Entdeckung unter dem Elektronenmikroskop
Doch ein Zufallsfund widerlegt dies nun – und enthüllt eine ganz neue Form von Mikrofossilien. Entdeckt haben dies Vajda, Erstautor Sam Slater und ihre Kollegen, als sie 183 Millionen Jahre alte Gesteinsproben aus Deutschland, Großbritannien, Neuseeland und Japan auf Pollen und andere organische Materie hin untersuchen wollten. Dafür behandelten sie die Proben zunächst mit Säure, die kalkhaltige Minerale löst und so die organischen Relikte besser sichtbar macht.
Als die Forschenden daraufhin ihre Proben unter dem Elektronenmikroskop untersuchten, bemerkten sie Überraschendes: Auf der Oberfläche der winzigen Pollen, Sporen und organischen Klümpchen waren Abdrücke noch kleinerer Strukturen zu erkennen – der Schalen von Kalkalgen. Obwohl die Fossilien dieser Organismen schon lange zerstört waren, hatten sich die Schalenabdrücke über Jahrmillionen erhalten. „Die Entdeckung dieser ‚Geisterfossilien‘ war völlig unerwartet!“, sagt Slater.

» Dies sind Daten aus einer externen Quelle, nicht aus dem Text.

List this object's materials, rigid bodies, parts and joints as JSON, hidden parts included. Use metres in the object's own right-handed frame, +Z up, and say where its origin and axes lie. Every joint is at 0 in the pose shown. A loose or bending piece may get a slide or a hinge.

Selbst die Details sind perfekt erhalten
Fast ebenso überraschend ist die detailreiche Konservierung dieser fossilen Abdrücke: „Die Geisterfossilien sind extrem klein – mit fünf Mikrometern Größe sind sie 15-mal dünner als ein menschliches Haar“, sagt Koautor Paul Bown vom University College London. „Aber die Details der ursprünglichen Schalenplatten sind noch perfekt sichtbar.“ Man könne anhand der Rippen, Bögen und Nähte sogar die Art der Coccolithophoren bestimmen.
Um herauszufinden, ob es sich bei diesen Geisterfossilien um ein Phänomen handelt, das nur in einer kurzen Zeit der Erdgeschichte und an bestimmten Orten auftrat, untersuchten die Wissenschaftler als nächstes auch Gesteinsproben aus anderen Erdzeitaltern, darunter der frühen und mittleren Kreidezeit. Auch dort wurden sie fündig. „Wir haben Abdruck-Fossilien während beider kreidezeitlichen Warmzeiten gefunden“, berichtet das Team. „Das demonstriert, dass diese Nanofossil-Konservierung nicht allein auf das Toarcium im frühen Jura beschränkt ist.“
Rezept: Schlamm, Druck und saures Porenwasser
Wie aber kam es zur Entstehung dieser ungewöhnlichen Fossilabdrücke? Als die Kalkalgen vor Millionen von Jahren starben und zum Meeresgrund absanken, wurden sie gemeinsam mit anderen Organismenresten allmählich von Sediment überdeckt. Dort, wo beispielsweise Kalkalgenreste dicht neben Pollen oder Kotklumpen lagen, wurden sie durch den steigenden Druck im Untergrund aneinander gepresst. Dadurch drückten sich die harten Kalkschalen der Coccolithophoren in die weicheren Oberflächen ihrer Nachbarrelikte ein.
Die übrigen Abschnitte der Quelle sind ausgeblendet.